On our way out of town, we stopped in at the Utilikilts store where they recognized Rick immediately. They were just finishing up on the judging for the mock-u-mercial. They assured him that "You're going to have a very happy new year." Turns out his commercial won first prize!

We flew home on the 30th. Well, we flew out of Seattle, then came back due to a leaky oxygen tank in the cockpit, then flew home. In the meantime, it had started snowing. Snow falling is pretty.

On the 31st, I pulled myself out of bed and headed to Tate's to cook like a maniac. I peeled shrimp for curry and cut cucumber and tomatoes for a Thai cucumber salad. I made yummy spanakopita. But the big news was baklava. Now I know how to make it, and the really bad news is that it's easy. Time consuming, but easy. Lots of nuts. Lots of layers of buttered filo. A simple sugar sauce. The recipe called for walnuts. I've often had it with pistachios. But as walnuts in a recipe can almost always be replaced with pecans to make a better treat, I tried it, and boy oh boy was it good. Now when I want baklava, I'll make it myself, my way. Yummy yummy yummy. Krazy Khabib's was a success. We toasted in the new year and kissed and hugged and it was good.

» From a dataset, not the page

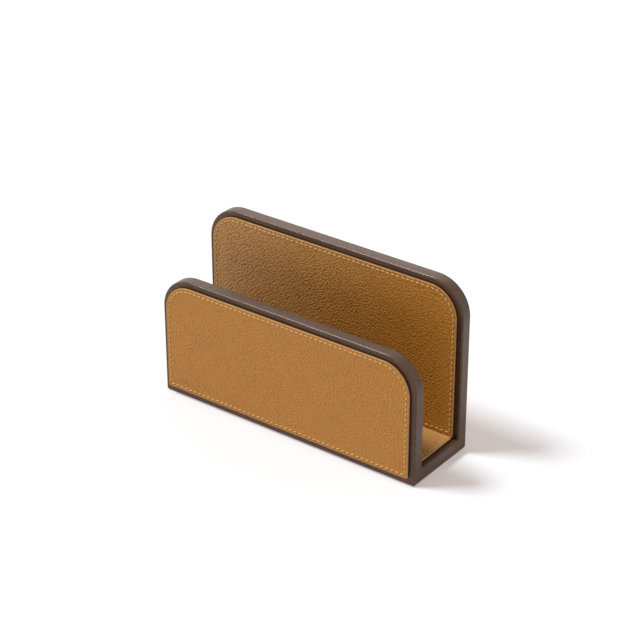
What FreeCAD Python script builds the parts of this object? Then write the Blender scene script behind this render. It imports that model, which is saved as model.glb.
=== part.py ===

On New Year's Day, we dutifully ate our black-eyed peas to ensure prosperity in the new year (but really to ensure avoiding a haranguing by my grandma). We spent the day lounging around with my mom, eating quiche and watching Queer Eye, Faking It, and Seabiscuit. It was the laziest day I've had in recent memory, and it was nice. We packed up and headed home to sleep in my own bed. Nym was VERY happy to see us. She spent last night wrapped around my head on my pillow. She's decided that's the best place to sleep. Good thing I'm not allergic to her. We spent another lazy day here, going to see Big Fish at the Mercado, followed by supper at Tomatina. Big Fish is a good film. Go see it. Tonight I'm off to Friday Night Waltz and Rick is going to go play with Cyrus. Tomorrow is the PEERS Twelfth Night Ball. Then it's back to work on Monday. The last two weeks have whizzed by. I hope I'm ready for work on Monday. Right now it seems entirely too soon.